On the eve of publication, most authors follow a disciplined publicity schedule, and so I naively imagine that our interview will take place at 7pm as arranged. But White approaches self-promotion with the same shambolic carelessness that characterised his snooker career.Having finished his book by the time I arrive, I’m not the least surprised to learn that he is still somewhere on an unidentified motorway. Each time I call his mobile number (which ends 147147, of course) he is both charming and quite unflustered, and eventually we sit down together in the Holiday Inn bar a little before 11pm.

I’m not even sure why we’re in Leicester. He’s carrying a battered old cue case, which he duly brandishes for the photographer, but he isn’t here to play snooker. He has driven up from Surrey for some “meetings”, he explains vaguely. About what? “Gritting.” Gritting? He’s gone into business with “some Indians” who have cornered the market in grit for icy roads, apparently. Might he not want to focus on publicising his book, I suggest? He grins. “Well, I was going to do some of that next week, but I’ve had to cancel it.” A snooker tournament has come up instead. Having just written a book about how he blew his dazzling talent on drink and drugs and mayhem for the past 30 years, White feels confident that at 52 he could yet still become the world champion. “Oh yeah,” he nods. “If I didn’t think I could still win it, I’d stop playing.”

When he first electrified the stuffy world of snooker in the early 80s, winning the world title looked like a formality. Fans fell in love with a recklessly daring working-class lad who’d been bunking off school since the age of nine to play in dodgy south London snooker dives. If only the renegade image had been a clever PR invention, White might well have won his first world championship final back in 1984. Unfortunately, as Second Wind reveals, he was in fact considerably wilder than we could ever have imagined.

The book is a riot of a read, cataloguing a rampage of wilful self-destruction. Pathologically hostile to authority, including his own managers, White sabotaged his promise and ambition by gambling away every penny he won, drinking himself to oblivion, progressing to heavy cocaine use and – at the early height of his career – becoming addicted to crack. The crack addiction only lasted one month, but that was long enough for him to blow £30,000 on it. He began weaning himself off cocaine in 1994, and is vague about exactly when he quit it for good. He thinks he probably spent £200,000 on it. Gambling, he estimates, cost him more like £2m.

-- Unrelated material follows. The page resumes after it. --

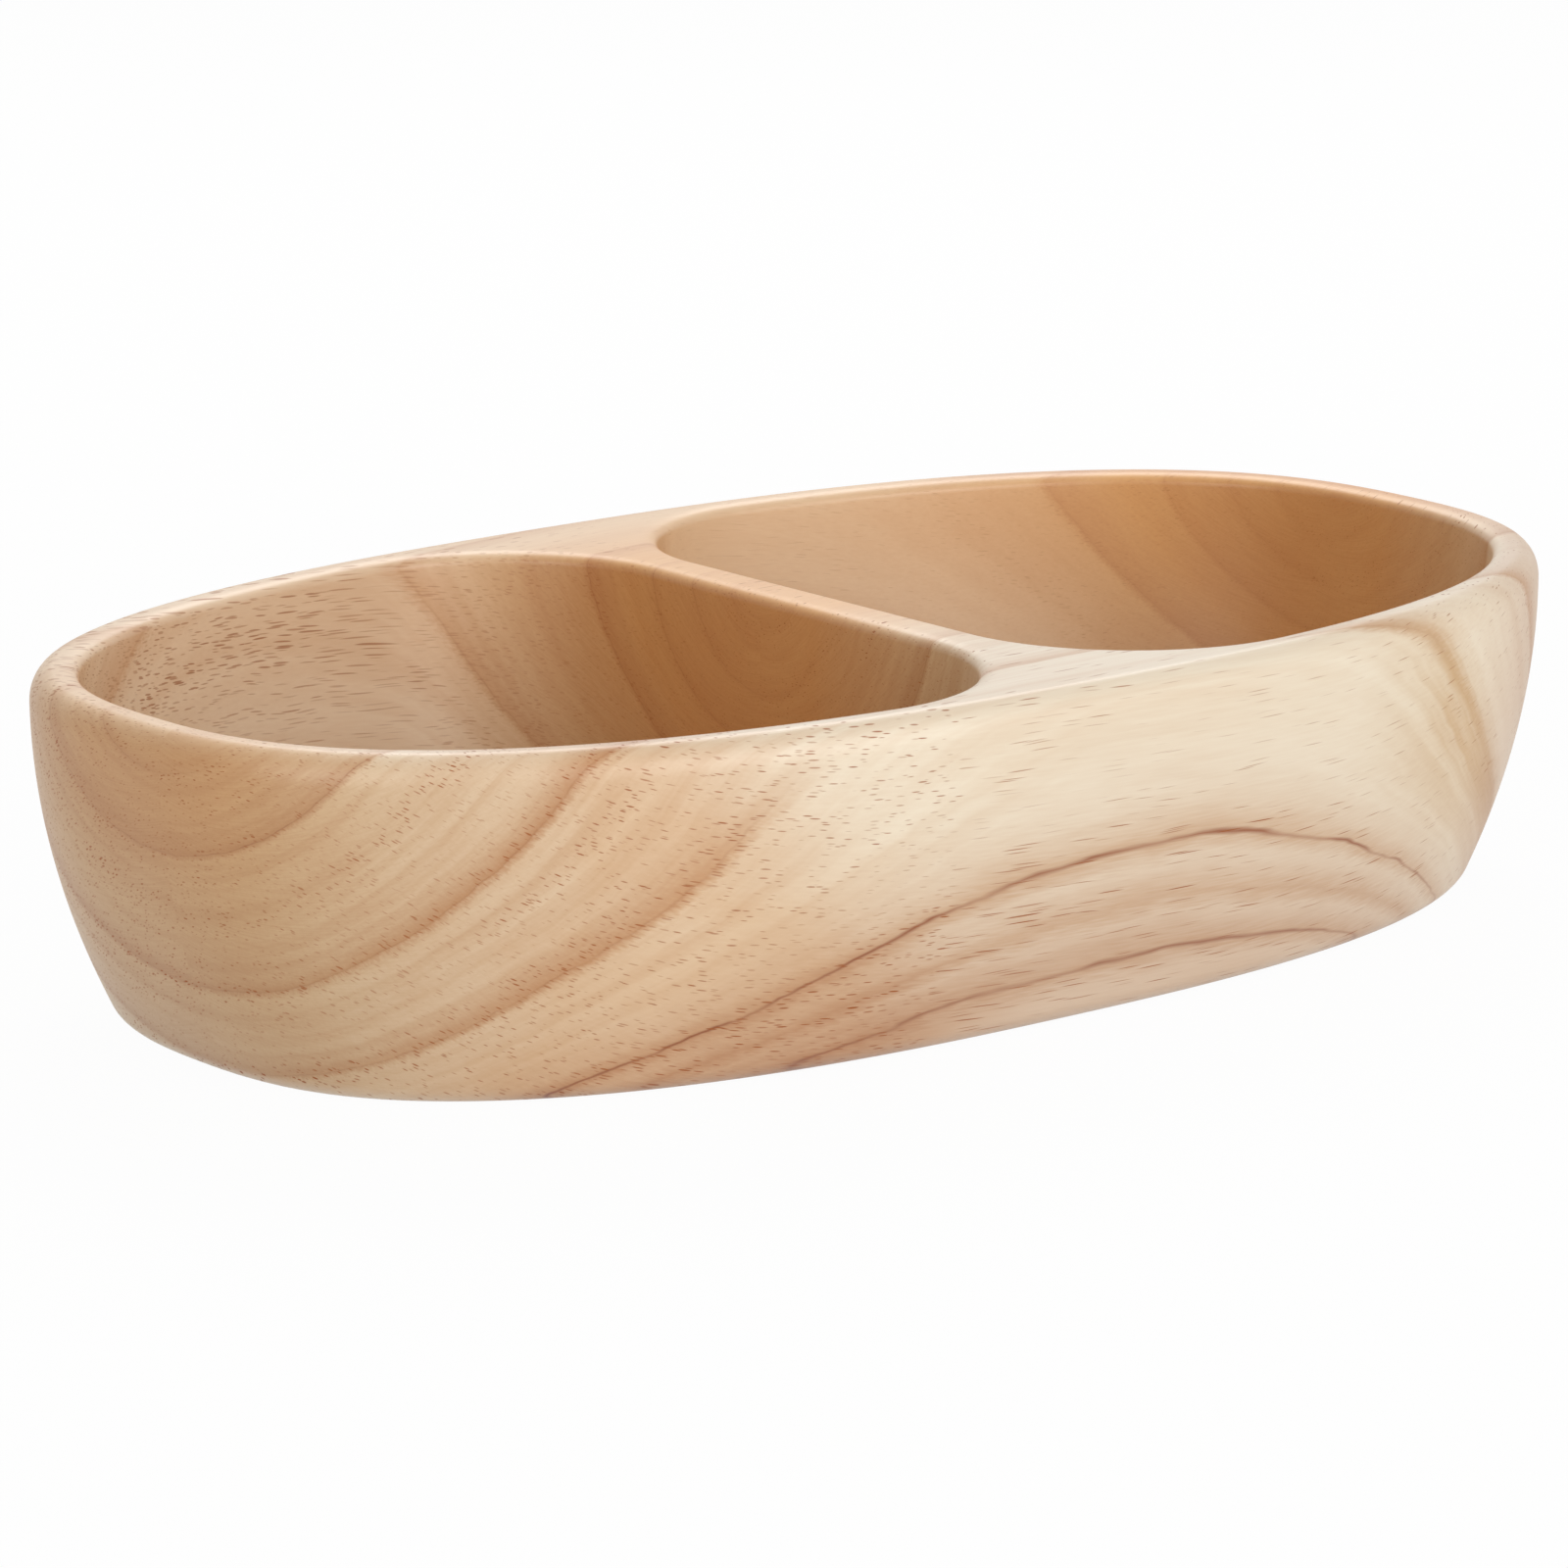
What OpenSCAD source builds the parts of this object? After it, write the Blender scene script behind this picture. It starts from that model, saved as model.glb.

By any standards, let alone the anodyne culture of contemporary sport, the revelations are jaw-dropping. According to White, until the Sun splashed with them on Monday, only four or five of his closest friends had known about his class-A drug use. His five children had no idea until he told them, before the story broke. Nor had their mother, his ex-wife Maureen, who had been with him throughout the cocaine years.

“I was just a good fucking liar. I’d pretend I was playing poker when I was doing the charlie. You can play poker for days, and I used to play poker, so she would phone up and I’d say I was playing poker. I was a pig, you know. I was a professional rat. Unless I’d told everyone, it would have gone to the grave.”

The first obvious question is why he has finally decided to come clean. The answer, however, is opaque. “I thought if I got out what I’ve been up to for the last 30 years ...” he offers. “I just thought I’d get it out there, bits and pieces, you know?” I don’t think White is being deliberately evasive. It feels more as if, even after 30 years of professional fame, he still observes the conversational code of the pubs he grew up in, where only a mug would give a stranger a straight answer.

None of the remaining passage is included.